• **TASK DETAILS**:
Pictures aside, write out every record exactly as it appears.

## begin THE RECORDS

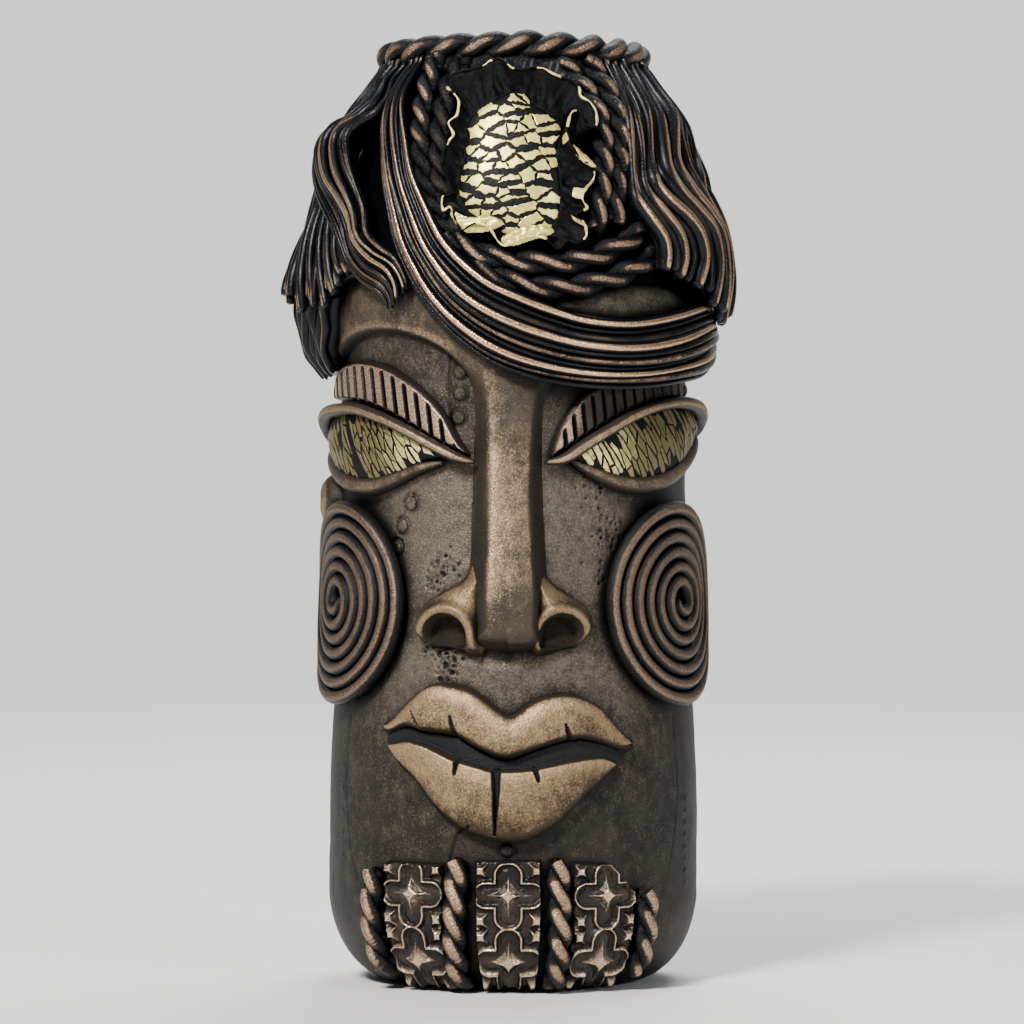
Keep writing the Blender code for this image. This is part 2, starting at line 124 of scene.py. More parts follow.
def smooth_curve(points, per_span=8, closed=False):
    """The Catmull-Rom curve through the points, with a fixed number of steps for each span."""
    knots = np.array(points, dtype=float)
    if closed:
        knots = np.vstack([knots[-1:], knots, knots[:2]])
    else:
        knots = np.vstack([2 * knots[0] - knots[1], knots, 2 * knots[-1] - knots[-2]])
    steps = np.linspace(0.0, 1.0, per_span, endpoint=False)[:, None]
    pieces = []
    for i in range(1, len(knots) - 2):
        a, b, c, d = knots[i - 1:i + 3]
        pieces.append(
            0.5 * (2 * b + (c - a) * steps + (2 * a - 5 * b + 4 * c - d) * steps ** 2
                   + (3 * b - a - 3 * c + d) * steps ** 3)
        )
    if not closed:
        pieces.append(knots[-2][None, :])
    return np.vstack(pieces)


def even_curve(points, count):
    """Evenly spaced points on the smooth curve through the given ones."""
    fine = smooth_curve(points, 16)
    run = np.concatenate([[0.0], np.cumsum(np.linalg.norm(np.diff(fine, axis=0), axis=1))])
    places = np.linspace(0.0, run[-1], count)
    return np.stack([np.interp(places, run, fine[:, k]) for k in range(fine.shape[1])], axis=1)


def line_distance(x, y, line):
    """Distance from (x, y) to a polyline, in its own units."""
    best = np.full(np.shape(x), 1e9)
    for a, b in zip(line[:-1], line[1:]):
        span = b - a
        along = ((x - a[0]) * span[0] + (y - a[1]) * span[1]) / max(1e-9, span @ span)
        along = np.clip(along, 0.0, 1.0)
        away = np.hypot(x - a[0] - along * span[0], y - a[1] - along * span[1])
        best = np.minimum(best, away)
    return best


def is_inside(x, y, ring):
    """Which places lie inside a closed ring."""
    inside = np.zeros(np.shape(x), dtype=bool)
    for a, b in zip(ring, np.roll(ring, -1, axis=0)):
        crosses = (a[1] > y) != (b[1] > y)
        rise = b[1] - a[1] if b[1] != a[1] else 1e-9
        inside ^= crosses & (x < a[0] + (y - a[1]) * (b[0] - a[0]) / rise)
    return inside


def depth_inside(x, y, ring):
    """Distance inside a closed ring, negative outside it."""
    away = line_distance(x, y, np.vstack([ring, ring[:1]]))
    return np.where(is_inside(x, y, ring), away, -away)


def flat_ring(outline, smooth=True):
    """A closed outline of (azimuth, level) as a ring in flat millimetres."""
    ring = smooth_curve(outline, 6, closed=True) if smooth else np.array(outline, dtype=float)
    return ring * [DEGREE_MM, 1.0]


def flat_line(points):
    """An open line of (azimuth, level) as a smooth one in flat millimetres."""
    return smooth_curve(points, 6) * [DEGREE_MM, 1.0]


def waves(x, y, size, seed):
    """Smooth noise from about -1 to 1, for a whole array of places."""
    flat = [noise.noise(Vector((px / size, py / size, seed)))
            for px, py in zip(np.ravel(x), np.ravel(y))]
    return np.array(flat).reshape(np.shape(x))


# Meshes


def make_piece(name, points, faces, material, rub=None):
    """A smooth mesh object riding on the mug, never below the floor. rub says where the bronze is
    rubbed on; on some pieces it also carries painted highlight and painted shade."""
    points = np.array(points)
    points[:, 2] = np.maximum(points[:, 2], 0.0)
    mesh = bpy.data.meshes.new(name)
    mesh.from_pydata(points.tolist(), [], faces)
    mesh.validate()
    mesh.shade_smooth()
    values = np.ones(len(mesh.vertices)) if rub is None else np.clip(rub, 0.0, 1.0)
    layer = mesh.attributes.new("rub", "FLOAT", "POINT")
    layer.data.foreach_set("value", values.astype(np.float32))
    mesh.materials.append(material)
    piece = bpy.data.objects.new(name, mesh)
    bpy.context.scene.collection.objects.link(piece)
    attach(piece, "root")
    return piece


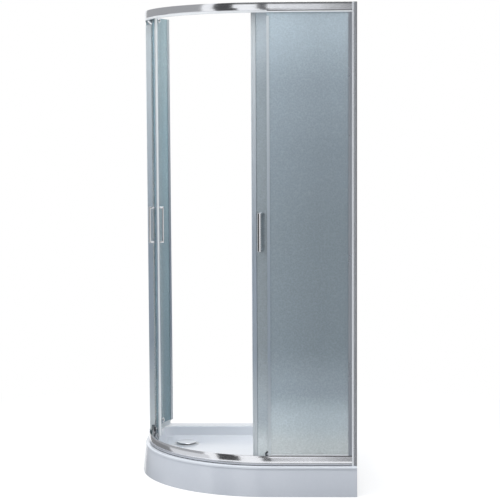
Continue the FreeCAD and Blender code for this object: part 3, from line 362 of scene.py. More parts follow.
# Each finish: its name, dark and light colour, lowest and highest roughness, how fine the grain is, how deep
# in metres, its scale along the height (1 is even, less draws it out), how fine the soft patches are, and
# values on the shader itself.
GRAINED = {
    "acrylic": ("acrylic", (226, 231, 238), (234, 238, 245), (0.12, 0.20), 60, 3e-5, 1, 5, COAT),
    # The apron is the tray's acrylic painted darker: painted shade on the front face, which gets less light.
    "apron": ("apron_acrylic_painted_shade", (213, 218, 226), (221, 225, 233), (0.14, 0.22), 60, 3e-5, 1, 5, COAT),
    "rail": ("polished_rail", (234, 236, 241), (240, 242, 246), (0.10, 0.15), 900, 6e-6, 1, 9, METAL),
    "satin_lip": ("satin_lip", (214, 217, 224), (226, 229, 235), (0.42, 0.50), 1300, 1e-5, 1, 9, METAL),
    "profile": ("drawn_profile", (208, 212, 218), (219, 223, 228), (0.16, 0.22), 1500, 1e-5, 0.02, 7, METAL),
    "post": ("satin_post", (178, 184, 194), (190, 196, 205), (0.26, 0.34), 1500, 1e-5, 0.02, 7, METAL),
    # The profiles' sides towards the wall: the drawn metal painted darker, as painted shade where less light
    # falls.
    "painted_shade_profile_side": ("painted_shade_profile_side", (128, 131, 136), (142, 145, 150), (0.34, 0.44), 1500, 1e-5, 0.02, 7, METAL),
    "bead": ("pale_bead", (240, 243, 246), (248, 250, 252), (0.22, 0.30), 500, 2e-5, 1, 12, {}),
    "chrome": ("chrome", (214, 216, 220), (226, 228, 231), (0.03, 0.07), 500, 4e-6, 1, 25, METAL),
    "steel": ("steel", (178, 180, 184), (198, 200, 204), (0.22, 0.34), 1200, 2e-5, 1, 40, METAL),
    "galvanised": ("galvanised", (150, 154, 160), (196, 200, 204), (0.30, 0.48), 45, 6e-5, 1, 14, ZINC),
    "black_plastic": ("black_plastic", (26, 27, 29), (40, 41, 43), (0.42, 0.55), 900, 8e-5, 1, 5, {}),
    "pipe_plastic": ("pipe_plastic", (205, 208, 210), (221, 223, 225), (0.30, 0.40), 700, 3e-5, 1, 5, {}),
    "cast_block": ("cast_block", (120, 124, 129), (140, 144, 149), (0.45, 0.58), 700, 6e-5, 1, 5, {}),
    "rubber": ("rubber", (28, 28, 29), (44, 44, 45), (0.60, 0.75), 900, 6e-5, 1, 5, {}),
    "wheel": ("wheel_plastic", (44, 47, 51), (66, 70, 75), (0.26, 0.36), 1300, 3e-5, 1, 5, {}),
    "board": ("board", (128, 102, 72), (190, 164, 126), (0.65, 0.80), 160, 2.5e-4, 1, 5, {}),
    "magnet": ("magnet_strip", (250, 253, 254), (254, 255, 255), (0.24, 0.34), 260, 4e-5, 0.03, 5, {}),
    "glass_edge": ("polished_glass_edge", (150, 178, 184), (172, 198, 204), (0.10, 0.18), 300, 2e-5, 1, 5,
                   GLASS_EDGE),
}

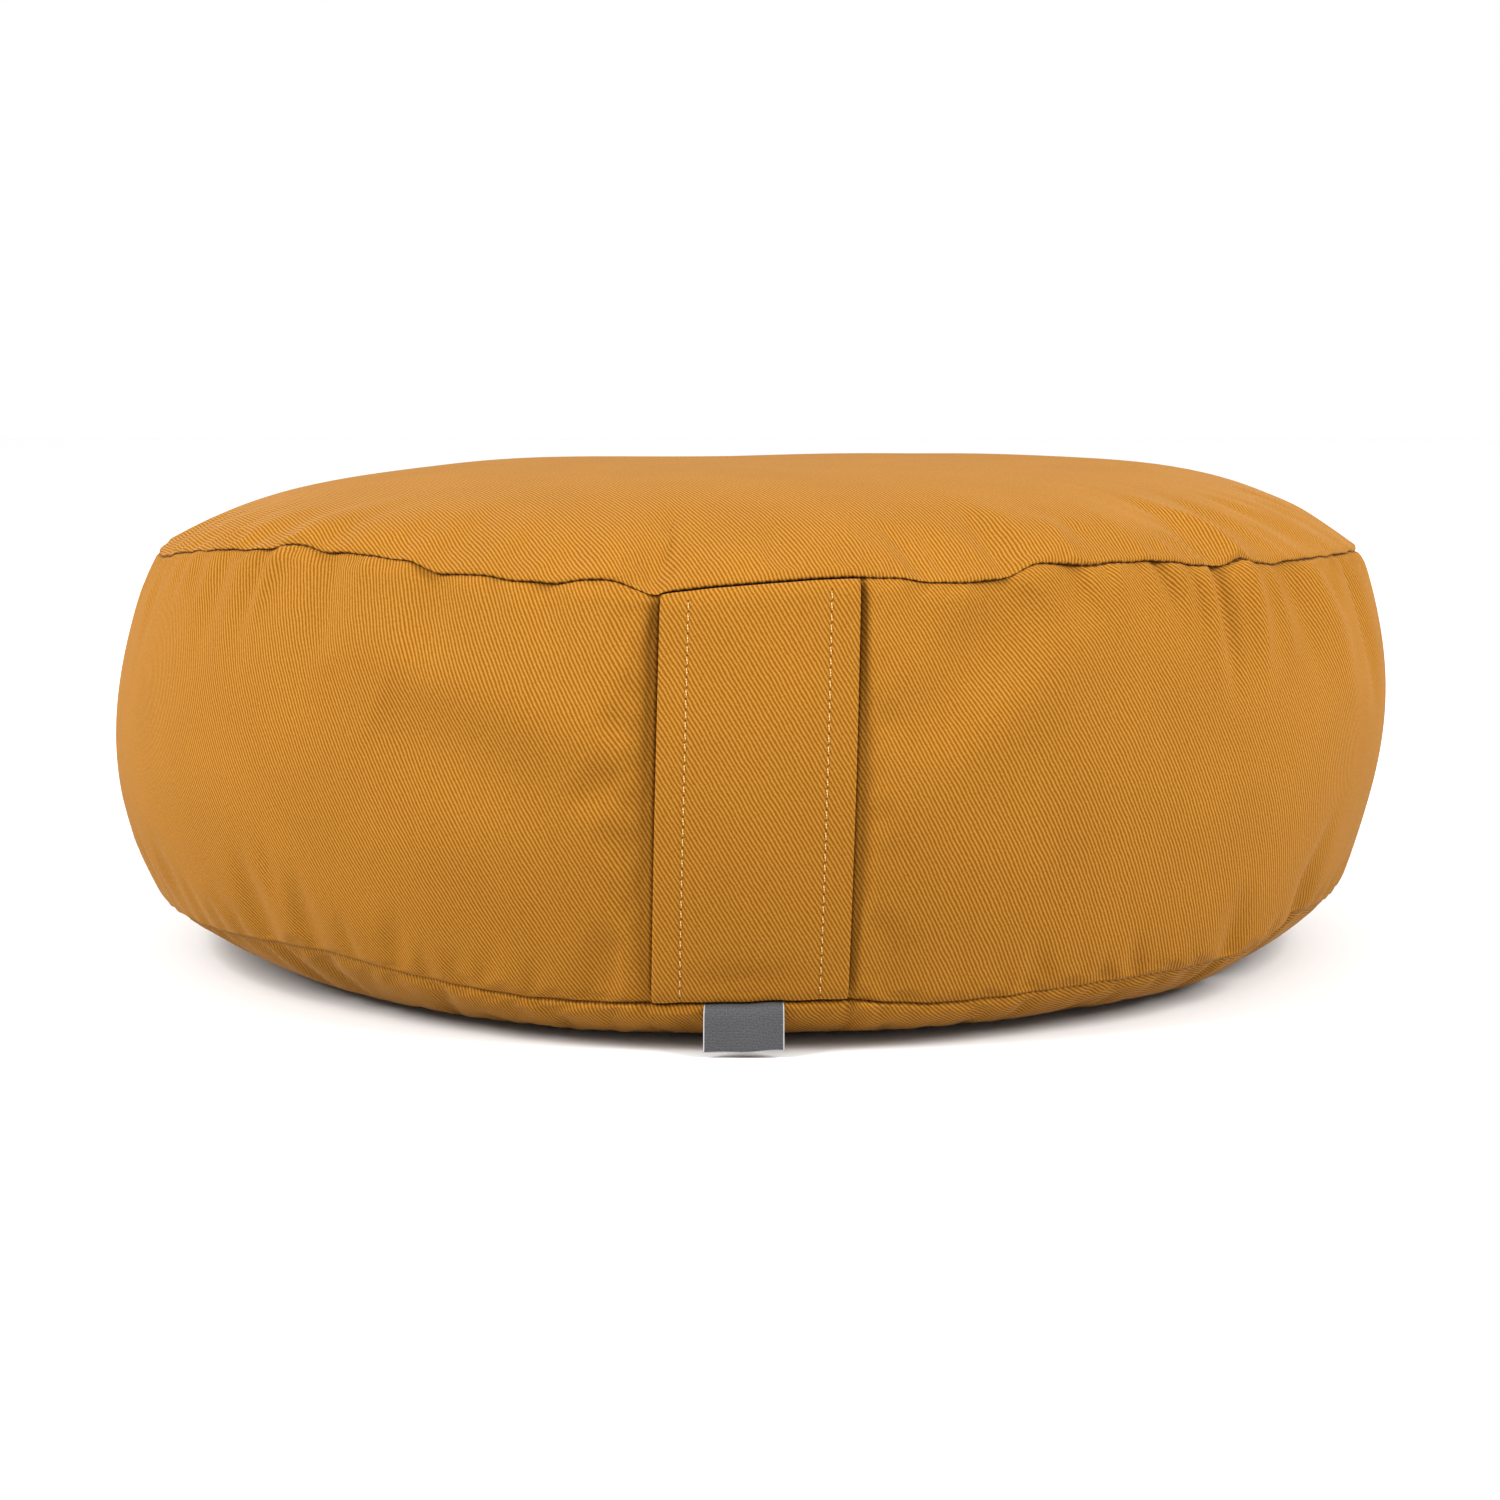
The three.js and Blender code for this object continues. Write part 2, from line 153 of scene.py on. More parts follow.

## end THE RECORDS

• **SOLVED PROBLEM**:
Keep writing the Blender code for this image. This is part 2, starting at line 124 of scene.py. More parts follow.
def smooth_curve(points, per_span=8, closed=False):
    """The Catmull-Rom curve through the points, with a fixed number of steps for each span."""
    knots = np.array(points, dtype=float)
    if closed:
        knots = np.vstack([knots[-1:], knots, knots[:2]])
    else:
        knots = np.vstack([2 * knots[0] - knots[1], knots, 2 * knots[-1] - knots[-2]])
    steps = np.linspace(0.0, 1.0, per_span, endpoint=False)[:, None]
    pieces = []
    for i in range(1, len(knots) - 2):
        a, b, c, d = knots[i - 1:i + 3]
        pieces.append(
            0.5 * (2 * b + (c - a) * steps + (2 * a - 5 * b + 4 * c - d) * steps ** 2
                   + (3 * b - a - 3 * c + d) * steps ** 3)
        )
    if not closed:
        pieces.append(knots[-2][None, :])
    return np.vstack(pieces)


def even_curve(points, count):
    """Evenly spaced points on the smooth curve through the given ones."""
    fine = smooth_curve(points, 16)
    run = np.concatenate([[0.0], np.cumsum(np.linalg.norm(np.diff(fine, axis=0), axis=1))])
    places = np.linspace(0.0, run[-1], count)
    return np.stack([np.interp(places, run, fine[:, k]) for k in range(fine.shape[1])], axis=1)


def line_distance(x, y, line):
    """Distance from (x, y) to a polyline, in its own units."""
    best = np.full(np.shape(x), 1e9)
    for a, b in zip(line[:-1], line[1:]):
        span = b - a
        along = ((x - a[0]) * span[0] + (y - a[1]) * span[1]) / max(1e-9, span @ span)
        along = np.clip(along, 0.0, 1.0)
        away = np.hypot(x - a[0] - along * span[0], y - a[1] - along * span[1])
        best = np.minimum(best, away)
    return best


def is_inside(x, y, ring):
    """Which places lie inside a closed ring."""
    inside = np.zeros(np.shape(x), dtype=bool)
    for a, b in zip(ring, np.roll(ring, -1, axis=0)):
        crosses = (a[1] > y) != (b[1] > y)
        rise = b[1] - a[1] if b[1] != a[1] else 1e-9
        inside ^= crosses & (x < a[0] + (y - a[1]) * (b[0] - a[0]) / rise)
    return inside


def depth_inside(x, y, ring):
    """Distance inside a closed ring, negative outside it."""
    away = line_distance(x, y, np.vstack([ring, ring[:1]]))
    return np.where(is_inside(x, y, ring), away, -away)


def flat_ring(outline, smooth=True):
    """A closed outline of (azimuth, level) as a ring in flat millimetres."""
    ring = smooth_curve(outline, 6, closed=True) if smooth else np.array(outline, dtype=float)
    return ring * [DEGREE_MM, 1.0]


def flat_line(points):
    """An open line of (azimuth, level) as a smooth one in flat millimetres."""
    return smooth_curve(points, 6) * [DEGREE_MM, 1.0]


def waves(x, y, size, seed):
    """Smooth noise from about -1 to 1, for a whole array of places."""
    flat = [noise.noise(Vector((px / size, py / size, seed)))
            for px, py in zip(np.ravel(x), np.ravel(y))]
    return np.array(flat).reshape(np.shape(x))


# Meshes


def make_piece(name, points, faces, material, rub=None):
    """A smooth mesh object riding on the mug, never below the floor. rub says where the bronze is
    rubbed on; on some pieces it also carries painted highlight and painted shade."""
    points = np.array(points)
    points[:, 2] = np.maximum(points[:, 2], 0.0)
    mesh = bpy.data.meshes.new(name)
    mesh.from_pydata(points.tolist(), [], faces)
    mesh.validate()
    mesh.shade_smooth()
    values = np.ones(len(mesh.vertices)) if rub is None else np.clip(rub, 0.0, 1.0)
    layer = mesh.attributes.new("rub", "FLOAT", "POINT")
    layer.data.foreach_set("value", values.astype(np.float32))
    mesh.materials.append(material)
    piece = bpy.data.objects.new(name, mesh)
    bpy.context.scene.collection.objects.link(piece)
    attach(piece, "root")
    return piece


Continue the FreeCAD and Blender code for this object: part 3, from line 362 of scene.py. More parts follow.
# Each finish: its name, dark and light colour, lowest and highest roughness, how fine the grain is, how deep
# in metres, its scale along the height (1 is even, less draws it out), how fine the soft patches are, and
# values on the shader itself.
GRAINED = {
    "acrylic": ("acrylic", (226, 231, 238), (234, 238, 245), (0.12, 0.20), 60, 3e-5, 1, 5, COAT),
    # The apron is the tray's acrylic painted darker: painted shade on the front face, which gets less light.
    "apron": ("apron_acrylic_painted_shade", (213, 218, 226), (221, 225, 233), (0.14, 0.22), 60, 3e-5, 1, 5, COAT),
    "rail": ("polished_rail", (234, 236, 241), (240, 242, 246), (0.10, 0.15), 900, 6e-6, 1, 9, METAL),
    "satin_lip": ("satin_lip", (214, 217, 224), (226, 229, 235), (0.42, 0.50), 1300, 1e-5, 1, 9, METAL),
    "profile": ("drawn_profile", (208, 212, 218), (219, 223, 228), (0.16, 0.22), 1500, 1e-5, 0.02, 7, METAL),
    "post": ("satin_post", (178, 184, 194), (190, 196, 205), (0.26, 0.34), 1500, 1e-5, 0.02, 7, METAL),
    # The profiles' sides towards the wall: the drawn metal painted darker, as painted shade where less light
    # falls.
    "painted_shade_profile_side": ("painted_shade_profile_side", (128, 131, 136), (142, 145, 150), (0.34, 0.44), 1500, 1e-5, 0.02, 7, METAL),
    "bead": ("pale_bead", (240, 243, 246), (248, 250, 252), (0.22, 0.30), 500, 2e-5, 1, 12, {}),
    "chrome": ("chrome", (214, 216, 220), (226, 228, 231), (0.03, 0.07), 500, 4e-6, 1, 25, METAL),
    "steel": ("steel", (178, 180, 184), (198, 200, 204), (0.22, 0.34), 1200, 2e-5, 1, 40, METAL),
    "galvanised": ("galvanised", (150, 154, 160), (196, 200, 204), (0.30, 0.48), 45, 6e-5, 1, 14, ZINC),
    "black_plastic": ("black_plastic", (26, 27, 29), (40, 41, 43), (0.42, 0.55), 900, 8e-5, 1, 5, {}),
    "pipe_plastic": ("pipe_plastic", (205, 208, 210), (221, 223, 225), (0.30, 0.40), 700, 3e-5, 1, 5, {}),
    "cast_block": ("cast_block", (120, 124, 129), (140, 144, 149), (0.45, 0.58), 700, 6e-5, 1, 5, {}),
    "rubber": ("rubber", (28, 28, 29), (44, 44, 45), (0.60, 0.75), 900, 6e-5, 1, 5, {}),
    "wheel": ("wheel_plastic", (44, 47, 51), (66, 70, 75), (0.26, 0.36), 1300, 3e-5, 1, 5, {}),
    "board": ("board", (128, 102, 72), (190, 164, 126), (0.65, 0.80), 160, 2.5e-4, 1, 5, {}),
    "magnet": ("magnet_strip", (250, 253, 254), (254, 255, 255), (0.24, 0.34), 260, 4e-5, 0.03, 5, {}),
    "glass_edge": ("polished_glass_edge", (150, 178, 184), (172, 198, 204), (0.10, 0.18), 300, 2e-5, 1, 5,
                   GLASS_EDGE),
}

The three.js and Blender code for this object continues. Write part 2, from line 153 of scene.py on. More parts follow.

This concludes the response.